I was going to end things there, but some last minute stories crossed my way, most notably how Nintendo is consolidating their Tokyo offices into a location. A move that, while likely not a very appreciated by its employees, as they will likely need to pursue long commutes, will supposedly improve the development teams’ productivity and efficiency. But likely not in a way that will be immediately perceivable to us game-likers. Though the most curious move regarding this consolidation of office space is how “group companies”, like Game Freak, will also be joining Nintendo’s first-party studios in this move, seemingly implying that Nintendo will have some stronger relationship with Game Freak as, well, they’ll be working in the same building. There’s nothing much to draw from this news beyond blind theories, but it is nevertheless an interesting tidbit to make note of in the growing saga of Nintendo, Game Freak, and possibly Pokémon.

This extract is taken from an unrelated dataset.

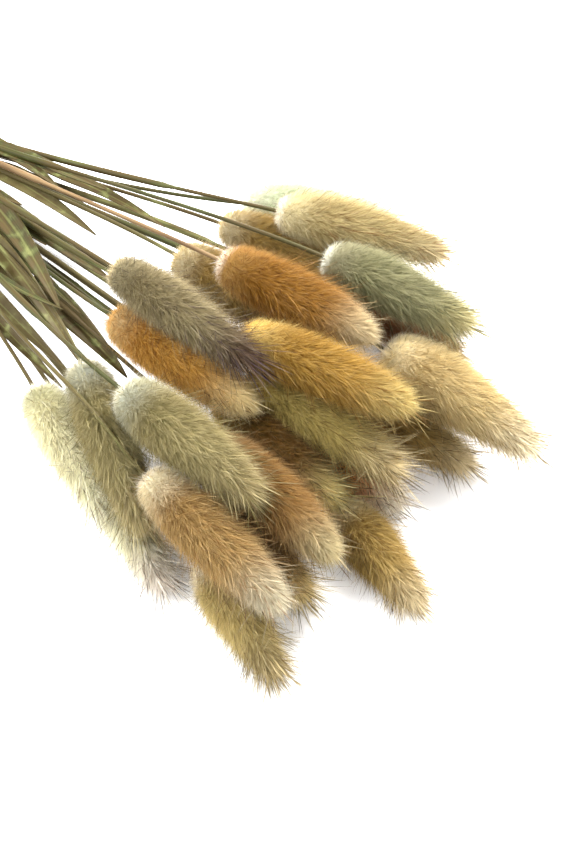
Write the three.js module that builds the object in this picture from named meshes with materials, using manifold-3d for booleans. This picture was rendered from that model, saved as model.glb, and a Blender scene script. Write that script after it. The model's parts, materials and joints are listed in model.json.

On a completely unrelated note, Blizzard recently released an updated version of their seminal genre-spawning classic Warcraft III, dubbed Warcraft III: Reforged. The remaster was a supposed downgrade from what was initially shown off in 2018, with the final game looking worse and lacking many features from the base game. While that would be cause for frustration alone, the release of Reforged wound up crippling the original Warcraft III, limiting what content players could enjoy, and, seemingly, wiping away one of the most lively and creative modding communities of the 2000s. A community that must now agree to a far harsher EULA, seemingly after Blizzard lost the rights to Dota, which originated as a Warcraft III mod.

This left the title with a pitiful aggregate review score of 63/100, and a boatload of disdain that, while not as palpable as the whole Blitzchung incident from last year, it is still a blunder so immense that I don’t have anything else to say other than… congratulations! You did the bad thing again!